# Can get a Case 2290 for $2500



## ShovelheadDan (Aug 14, 2008)

It is somewhere around 125 horses.
but won't move. The owner says he was driving it on the road (not working it) when the motor started sputtering like it had bad fuel. He closed the throttle and clutched it (hydro-static transmission) and when the motor picked back up it wouldn't move and hasn't moved since. The hydraulics work. The bucket will raise and lower but slowly and makes noise. He can lower the bucket and hit the lever again and it will pick the tractor up so the pump is working that much. the motor cranks right up but it won't move. 
Any advice on whether to buy it or not and what may be wrong with it?
It is a 1984 model.
Thanks,
ShovelheadDan


----------



## chrpmaster (May 5, 2004)

Depends on how mechanically inclined you are. If you want to give it a go I would start by checking all the hydralics and making sure he didn't suck some gunk into the pump and then force it into the lines causing a blockage.
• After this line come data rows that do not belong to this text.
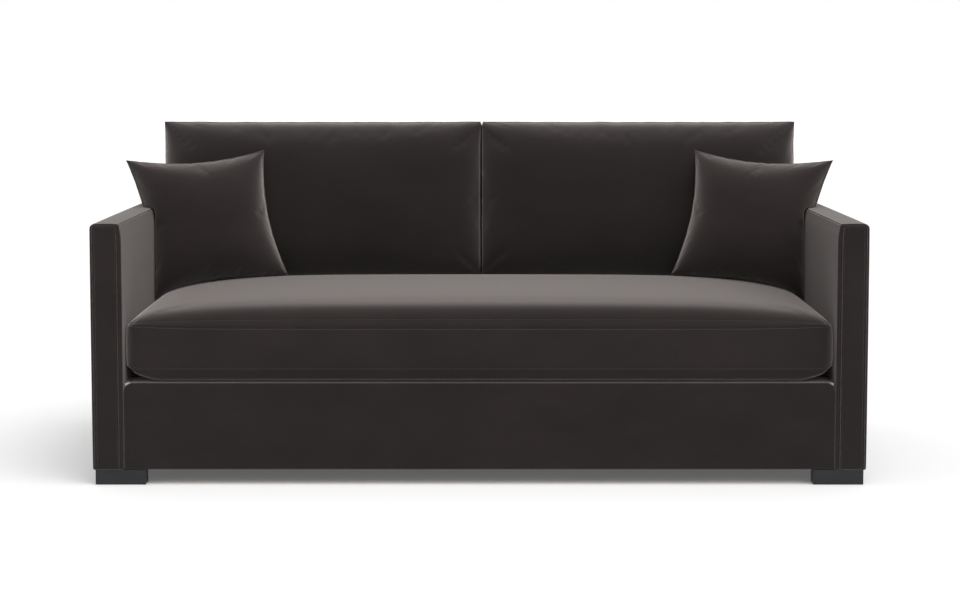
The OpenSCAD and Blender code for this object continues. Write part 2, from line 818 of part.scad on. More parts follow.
function seat_side_rise(y) = rise(max(0, y - seat_y0), seat_shoulder)
    * rise(max(0, seat_y1 - y), seat_shoulder);

function seat_surface_z(x, y) = seat_high_z + seat_crown * seat_end_rise(x) * seat_side_rise(y);

// The upper seam lifts towards the ends, and the top blends into it
function seat_top(u, v) = let (
    p = seat_xy(u, v, 0),
    lift = seat_corner_lift * pow(abs(u), 1 / seat_lift_share) * (1 - seat_side_rise(p.y))
) [p.x, p.y, seat_surface_z(p.x, p.y) + lift];

function seat_bottom(u, v) = let (
    p = seat_xy(u, v, 0),
    ends = sin(90 * min(1, (seat_half_w - abs(p.x)) / seat_shoulder)),
    sides = sin(90 * min(1, (seat_half_d - abs(p.y - seat_mid_y)) / seat_shoulder))
) [p.x, p.y, seat_low_z - seat_underside * ends * sides];

module seat_cushion_form() {
    top = [for (s = seat_top_shares) [for (p = square_ring(s, seat_side_shares)) seat_top(p.x, p.y)]];
    band = [for (p = square_ring(1, seat_side_shares)) let (
        xy = seat_xy(p.x, p.y, seat_band_swell)
    ) [xy.x, xy.y, (seat_low_z + seat_high_z) / 2]];
    bottom = [for (s = seat_bottom_shares) [for (p = square_ring(s, seat_side_shares))
        seat_bottom(p.x, p.y)]];
    ringed_solid(seat_top(0, 0), concat(top, [band], bottom), seat_bottom(0, 0));
}

module seat_core_block(inset) {
    block([inset - seat_half_w, seat_y0 + inset, seat_low_z],
          [seat_half_w - inset, seat_y1 - inset, seat_high_z]);
}

module seat_cushion_core() {
    color("lemonchiffon") seat_core_block(cover_wall);
}

module seat_cushion_cover() {
    color([0.36, 0.34, 0.33]) difference() {
        seat_cushion_form();
        seat_core_block(cover_wall - rest_gap);
    }
}

module seat_cushion_zip() {
    color("black") block([-seat_zip_l / 2, seat_zip_y, seat_zip_z - zip_tape_w / 2],
                         [seat_zip_l / 2, seat_zip_y + zip_coil_t, seat_zip_z + zip_tape_w / 2]);
}

// Zip slider with its tapered nose, seen along its path
module zip_slider() {
    linear_extrude(zip_h) polygon([
        [0, -zip_w / 2], [zip_l * zip_nose_share, -zip_w / 2], [zip_l, -zip_w / 4],
        [zip_l, zip_w / 4], [zip_l * zip_nose_share, zip_w / 2], [0, zip_w / 2]
    ]);
}

module seat_zip_slider() {
    color("silver") translate([-seat_zip_l / 2, seat_zip_y + zip_coil_t + rest_gap, seat_zip_z])
        rotate([-90, 0, 0]) zip_slider();
}

// Back cushions
function back_form(side) = let (
    w = side < 0 ? left_back_w : right_back_w,
    pulls = back_pull_shares
) [[w, back_cushion_t, back_cushion_h],
   side < 0 ? pulls : [pulls[1], pulls[0], pulls[2], pulls[3]],
   back_edge_share, back_fullness_share, 0];

module at_back_cushion(side) {
    translate([side < 0 ? left_back_x : right_back_x, back_cushion_mid_y, back_cushion_mid_z])
        rotate([-back_rake, 0, 0]) children();
}

module back_cushion_core(side) {
    color("lemonchiffon") at_back_cushion(side) knife_edge_core(back_form(side), cover_wall);
}

module back_cushion_cover(side) {
    color([0.2, 0.18, 0.175]) at_back_cushion(side) difference() {
        knife_edge_shape(back_form(side));
        knife_edge_core(back_form(side), cover_wall - rest_gap);
    }
}

// Slider of the zip in the lower edge, clear of that edge at both ends of the zip
module back_zip_slider(side) {
    form = back_form(side);
    zip_l_share = 1 - 2 * back_zip_margin / form[0].x;
    seam_z = cushion_point(zip_l_share, -1, -1, form).z;
    color("silver") at_back_cushion(side)
        translate([-zip_l_share * form[0].x / 2, 0, seam_z - rest_gap - zip_h]) zip_slider();
}

// Throw pillows, each pressed flat where it meets the inside of its arm
module at_pillow() {
    translate([pillow_x, pillow_y, pillow_z])
        rotate([-pillow_lean, -pillow_roll, pillow_turn]) children();
}

module beyond_left_arm(gap) {
    block([-2 * x_out, y_front, 0], [gap - x_in, y_rear, arm_h + gap]);
}

module pillow_core_shape(inset) {
    difference() {
        at_pillow() knife_edge_core(pillow_form, inset);
        beyond_left_arm(inset);
    }
}

module pillow_core(side) {
    color("lemonchiffon") on_side(-side) pillow_core_shape(cover_wall);
}

module pillow_cover(side) {
    color([0.24, 0.22, 0.21]) on_side(-side) difference() {
        at_pillow() knife_edge_shape(pillow_form);
        beyond_left_arm(rest_gap);
        pillow_core_shape(cover_wall - rest_gap);
    }
}

front_rail();
rear_rail();
seat_end_rail(-1);  // left_seat_end_rail
seat_end_rail(1);  // right_seat_end_rail
seat_stretchers();
corner_blocks();
back_post(rail_t / 2 - x_in);  // left_back_post
back_post(x_in - rail_t / 2);  // right_back_post
inner_back_posts();
back_top_rail();
back_tack_rail();
back_webbing();
seat_springs();
spring_clips();
spring_tie_wires();
deck_pad();
deck_cloth();
front_padding();
front_cover();
inside_back_padding();
inside_back_cover();
outside_back_liner();
outside_back_cover();
dust_cover();
arm_front_post(-1);  // left_arm_front_post
arm_rear_post(-1);  // left_arm_rear_post
arm_top_rail(-1);  // left_arm_top_rail
arm_bottom_rail(-1);  // left_arm_bottom_rail
arm_liners(-1);  // left_arm_liners
arm_padding(-1);  // left_arm_padding
arm_cover(-1);  // left_arm_cover
arm_front_post(1);  // right_arm_front_post
arm_rear_post(1);  // right_arm_rear_post
arm_top_rail(1);  // right_arm_top_rail
arm_bottom_rail(1);  // right_arm_bottom_rail
arm_liners(1);  // right_arm_liners
arm_padding(1);  // right_arm_padding
arm_cover(1);  // right_arm_cover
arm_bolts();
arm_inserts();
foot(-1, 1);  // front_left_foot
foot(1, 1);  // front_right_foot
foot(-1, -1);  // rear_left_foot
foot(1, -1);  // rear_right_foot
foot_screws();
foot_glides();
seat_cushion_core();
seat_cushion_cover();
seat_cushion_zip();
seat_zip_slider();
back_cushion_core(-1);  // left_back_cushion_core
back_cushion_cover(-1);  // left_back_cushion_cover
back_cushion_core(1);  // right_back_cushion_core
back_cushion_cover(1);  // right_back_cushion_cover
pillow_core(-1);  // left_pillow_core
pillow_cover(-1);  // left_pillow_cover
pillow_core(1);  // right_pillow_core
pillow_cover(1);  // right_pillow_cover
back_zip_slider(-1);  // left_back_zip_slider
back_zip_slider(1);  // right_back_zip_slider
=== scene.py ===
"""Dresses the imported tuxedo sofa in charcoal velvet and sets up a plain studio.

All lengths are in metres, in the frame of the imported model: the sofa stands on z = 0,
is centred on x = 0 and faces -Y.
"""

import json
import math

import bpy
import numpy as np
from mathutils import Matrix, Vector


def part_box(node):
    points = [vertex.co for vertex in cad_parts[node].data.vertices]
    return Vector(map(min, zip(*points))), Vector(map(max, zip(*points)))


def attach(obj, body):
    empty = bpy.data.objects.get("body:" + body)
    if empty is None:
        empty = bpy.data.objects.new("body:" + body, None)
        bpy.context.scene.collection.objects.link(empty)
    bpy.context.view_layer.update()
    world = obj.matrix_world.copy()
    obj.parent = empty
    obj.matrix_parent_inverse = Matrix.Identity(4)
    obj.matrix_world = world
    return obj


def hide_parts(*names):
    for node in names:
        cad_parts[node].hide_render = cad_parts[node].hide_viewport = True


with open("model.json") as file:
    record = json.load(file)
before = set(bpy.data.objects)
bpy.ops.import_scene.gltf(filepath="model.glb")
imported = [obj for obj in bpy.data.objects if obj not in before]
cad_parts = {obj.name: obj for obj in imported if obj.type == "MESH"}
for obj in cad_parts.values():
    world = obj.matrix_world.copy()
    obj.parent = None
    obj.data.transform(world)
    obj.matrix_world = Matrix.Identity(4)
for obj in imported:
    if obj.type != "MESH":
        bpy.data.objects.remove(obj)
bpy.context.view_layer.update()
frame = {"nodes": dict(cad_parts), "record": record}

# Sofa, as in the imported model
X_IN = 0.911
X_OUT = 0.990
Y_FRONT = -0.4825
Y_REAR = 0.4825
BASE_Z = 0.039
DECK_Z = 0.264
ARM_Z = 0.671
BACK_RAKE = math.radians(8)
INSIDE_BACK_Y = 0.3375
ARM_EDGE = 0.009

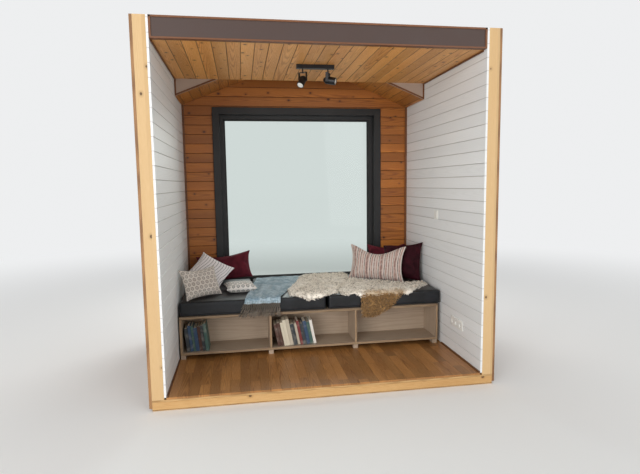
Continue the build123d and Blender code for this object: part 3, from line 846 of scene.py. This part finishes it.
leatherette, tree, place = new_finish("leatherette")
grain = node(tree, "TexVoronoi", {"Vector": place, "Scale": 210.0}, feature="SMOOTH_F1")["Distance"]
press = node(tree, "TexVoronoi", {"Vector": place, "Scale": 34.0}, feature="DISTANCE_TO_EDGE")["Distance"]
creases, line = place.clouds(7.0, 5.0, Distortion=0.6), press.spread(0.0, 0.05, 1.0, 0.0)
colour = creases.spread(0.45, 0.75).blend(paint("0f1114"), paint("1d2026"))
colour = (line * 0.5).blend(colour, paint("0e0f12"))
height = creases * 1.6 + (grain * -0.4 + line * -0.8)
dull = {"Specular IOR Level": 0.36}
surfaced(leatherette, colour, creases.spread(0.3, 0.7, 0.30, 0.44), height, 0.0016, 0.7, **dull)
welt_cord = coated("welt", "181b20", "252930", 0.5, speck=700.0)
pad_slack, welt_radius, welt_in = Vector((0.004, 0.004, 0.003)), 0.0026, 0.006
for side in ("left", "middle", "right"):
    low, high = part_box(f"seat_pad_{side}")
    pad = eased(block(f"pad_{side}", low + pad_slack, high - pad_slack), 0.010, 3)
    shaped(pad, "REMESH", mode="VOXEL", voxel_size=0.011, adaptivity=0)
    held_in(plumped(pad, 3.2, 0.009), low, high)
    shaped(pad, "SUBSURF", levels=1, render_levels=1)
    smooth(shaped(pad, "DECIMATE", decimate_type="COLLAPSE", ratio=0.34), 80)
    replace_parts(ready(pad, "bay", "pad_cover", leatherette), f"seat_pad_{side}")
    welts = []
    for z in (high.z - welt_in, low.z + welt_in):
        met = [pad.closest_point_on_mesh(point)[1:3] for point in edge_loop(low, high, 0.014, z)]
        welts.append(tube("welt", [spot + normal * 0.0004 for spot, normal in met], welt_radius, ring=True))
    ready(smooth(held_in(joined(f"welts_{side}", welts), low, high)), "bay", "pad_cover", welt_cord)


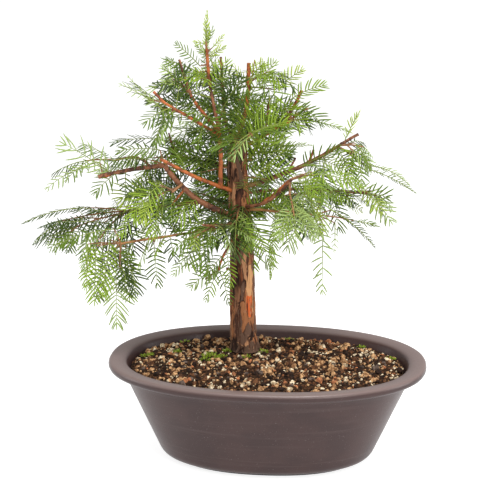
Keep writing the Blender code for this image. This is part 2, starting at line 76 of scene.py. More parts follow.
def finish_piece(obj, name):
    """Apply all modifiers and the place, so that the object sits at the origin."""
    take(obj)
    for step in list(obj.modifiers):
        bpy.ops.object.modifier_apply(modifier=step.name)
    bpy.ops.object.transform_apply(location=True, rotation=True, scale=True)
    obj.name = obj.data.name = name
    return obj


def loft(name, levels, sides, power=2.0):
    """A disc, extruded and resized level by level. Each level is half length, half width and
    height, in millimetres. A power above 2 gives the disc fuller shoulders than a circle."""
    let_go()
    bpy.ops.mesh.primitive_circle_add(vertices=sides, radius=1.0, fill_type="NGON")
    obj = bpy.context.object
    for vert in obj.data.vertices:
        vert.co.xy = [math.copysign(abs(value) ** (2 / power), value) for value in vert.co.xy]
    bpy.ops.object.mode_set(mode="EDIT")
    bpy.ops.mesh.select_all(action="SELECT")
    long, wide, height = levels[0]
    bpy.ops.transform.resize(value=(long * MM, wide * MM, 1), center_override=(0, 0, 0))
    bpy.ops.transform.translate(value=(0, 0, height * MM))
    for next_long, next_wide, next_height in levels[1:]:
        bpy.ops.mesh.extrude_region_move(
            TRANSFORM_OT_translate={"value": (0, 0, (next_height - height) * MM)})
        bpy.ops.transform.resize(value=(next_long / long, next_wide / wide, 1),
                                 center_override=(0, 0, 0))
        long, wide, height = next_long, next_wide, next_height
    bpy.ops.mesh.select_all(action="SELECT")
    bpy.ops.mesh.normals_make_consistent(inside=False)
    bpy.ops.object.mode_set(mode="OBJECT")
    return finish_piece(obj, name)


def mesh_from_arrays(name, points, faces, material_index=None):
    """One joined mesh from an array of points and an array of faces with equal corners."""
    mesh = bpy.data.meshes.new(name)
    count, corners = faces.shape
    mesh.vertices.add(len(points))
    mesh.vertices.foreach_set("co", np.asarray(points, np.float32).ravel())
    mesh.loops.add(count * corners)
    mesh.loops.foreach_set("vertex_index", faces.astype(np.int32).ravel())
    mesh.polygons.add(count)
    mesh.polygons.foreach_set("loop_start", np.arange(0, count * corners, corners, dtype=np.int32))
    if material_index is not None:
        mesh.polygons.foreach_set("material_index", material_index.astype(np.int32))
    mesh.update(calc_edges=True)
    obj = bpy.data.objects.new(name, mesh)
    bpy.context.scene.collection.objects.link(obj)
    return obj


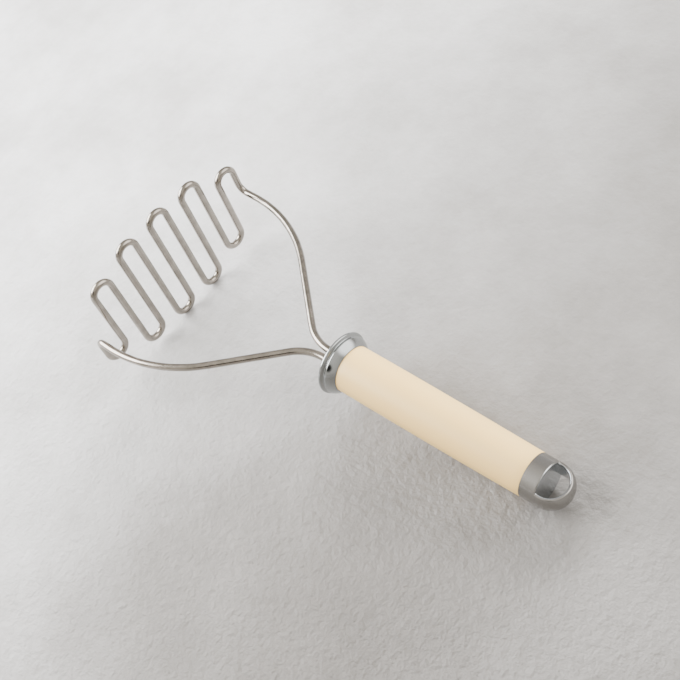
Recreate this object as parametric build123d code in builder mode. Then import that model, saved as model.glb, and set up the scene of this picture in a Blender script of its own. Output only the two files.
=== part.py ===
from build123d import *
import os
from math import asin, atan2, cos, degrees, hypot, radians, sin

# Wire potato masher, lying at rest on its head and on the rim of its end cap.
# One stainless wire is bent to and fro into a flat oval head, and its two ends run
# back side by side through a chromed collar into the handle. Millimetres.

# Wire head: the zigzag stands square to the handle, in the plane x = 0 of the tool.
wire_diameter = 4.0
pitch = 12.0                                # from one leg of the zigzag to the next
bend_reach = [36.5, 36.5, 33.5, 29.0, 21.0]  # handle axis to bend crown, middle to end
elbow_radius = 5.5                          # where an end leg turns back into its arm

# Arms, from the elbows to the collar
elbow_run = 5.0                             # straight wire between elbow and shoulder
shoulder_radius = 86.0
arm_slope = 41.5                            # degrees between the converging runs and the axis
throat_radius = 28.0                        # bend that brings the arms side by side
arm_gap = 1.0                               # between the two wires once side by side
throat_run = 9.5                            # straight wire in front of the collar
tang_length = 62.0                          # wire held inside the handle
tang_flat_length = 12.0                     # end of each tang, pressed flat
tang_flat_thickness = 2.8
tang_flat_height = 5.2
tang_flat_corner = 1.3
tang_squeeze_length = 4.0                   # where the round wire runs out into the flat

# Collar
collar_length = 8.0
collar_lip_radius = 17.0
collar_lip_width = 1.8
collar_groove_width = 0.9
collar_groove_depth = 0.8
collar_bead_radius = 15.8
collar_bead_round = 0.9                     # its crest, from which a cone runs to the grip
collar_step = 0.15                          # how far the collar stands proud of the grip
collar_web = 2.5                            # front wall that the wires pass through
collar_wall = 2.6

# Handle core
glue_groove_count = 2
glue_groove_depth = 0.6
glue_groove_width = 1.2

# Grip
grip_length = 108.5
grip_front_radius = 12.5
grip_middle_radius = 12.2
grip_rear_radius = 11.4
grip_wall = 4.3                             # at its rear end
grip_edge_radius = 0.2

# End cap with its hanging loop
cap_band = 8.4                              # from the grip to the flat wall of the loop
loop_setback = 1.1                          # from the flat wall to the centre of the round end
loop_hole_width = 17.0                      # along the flat wall
loop_hole_depth = 10.0
loop_edge_radius = 0.8
cap_plate = 1.6                             # thickness of the flat wall

# Clearances
wire_clearance = 0.05                       # round the wire, per side
core_clearance = 0.1                        # between core and sleeve, per side

# Places along the handle axis, measured from the plane of the head
bend_count = 2 * len(bend_reach)
arm_reach = len(bend_reach) * pitch
elbow_bow = elbow_radius * (1 - cos(radians(45)))
tang_offset = (wire_diameter + arm_gap) / 2
slope = radians(arm_slope)
shoulder_drop = (shoulder_radius + throat_radius) * (1 - cos(slope))
converging_run = (arm_reach - tang_offset - shoulder_drop) / sin(slope)
throat_end = (
    elbow_radius + elbow_run
    + (shoulder_radius + throat_radius) * sin(slope)
    + converging_run * cos(slope)
)
collar_front = throat_end + throat_run
grip_front = collar_front + collar_length
grip_middle = grip_front + grip_length / 2
grip_rear = grip_front + grip_length
loop_wall = grip_rear + cap_band
loop_centre = loop_wall + loop_setback
core_front = collar_front + collar_web
core_rear = loop_wall - cap_plate
core_radius = grip_rear_radius - grip_wall - core_clearance
tang_end = core_front + tang_length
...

What has the farmer already done to try to fix it? Changed the hydralic fluid and filters? Cleaned the screen? 

Do you have a need for this big of a tractor? how many hours are on it?

For $2900 (or less if you negotiate) you could almost scrap it and get your money back.

Andy


----------



## ShovelheadDan (Aug 14, 2008)

Thanks, Andy.
I work with the guy and he's going to check the hours. I don't know if he did anything to fix it. He said it would cost too much to have someone come out and work on it. I am fairly mechanically inclined but I know a virtual mechanical wizard who is a Caterpillar mechanic by trade. 
No I don't need a tractor this big, I only have 8 acres. I just want it . I have some things I can definately use it for but then I would probably just use it for the loader. Like you say, it's worth that much as scrap. also It has 2 new rear tires that cost $900 each. It has duals on the rear but only 2 are new. He says the other 2 are smooth but I don't need duals anyway.


----------



## farmlandguy (Sep 4, 2008)

*Sounds like a deal.*

Anytime you can part a machine for more than the asking price, you know there's a back-up plan available. It definitely sounds like a line blockage somewhere. Since it fires up alright, that would be the next line of reasoning.

Good luck!


----------



## robtate (Sep 22, 2008)

*Re: Sounds like a deal.*



> _Originally posted by farmlandguy _
> *Anytime you can part a machine for more than the asking price, you know there's a back-up plan available. It definitely sounds like a line blockage somewhere. Since it fires up alright, that would be the next line of reasoning.
> 
> Good luck! *


I agree, definately sounds like a line blockage.


----------



## robtate (Sep 22, 2008)

*Re: Sounds like a deal.*



> _Originally posted by farmlandguy _
> *Anytime you can part a machine for more than the asking price, you know there's a back-up plan available. It definitely sounds like a line blockage somewhere. Since it fires up alright, that would be the next line of reasoning.
> 
> Good luck! *


I agree, definately sounds like a line blockage.


----------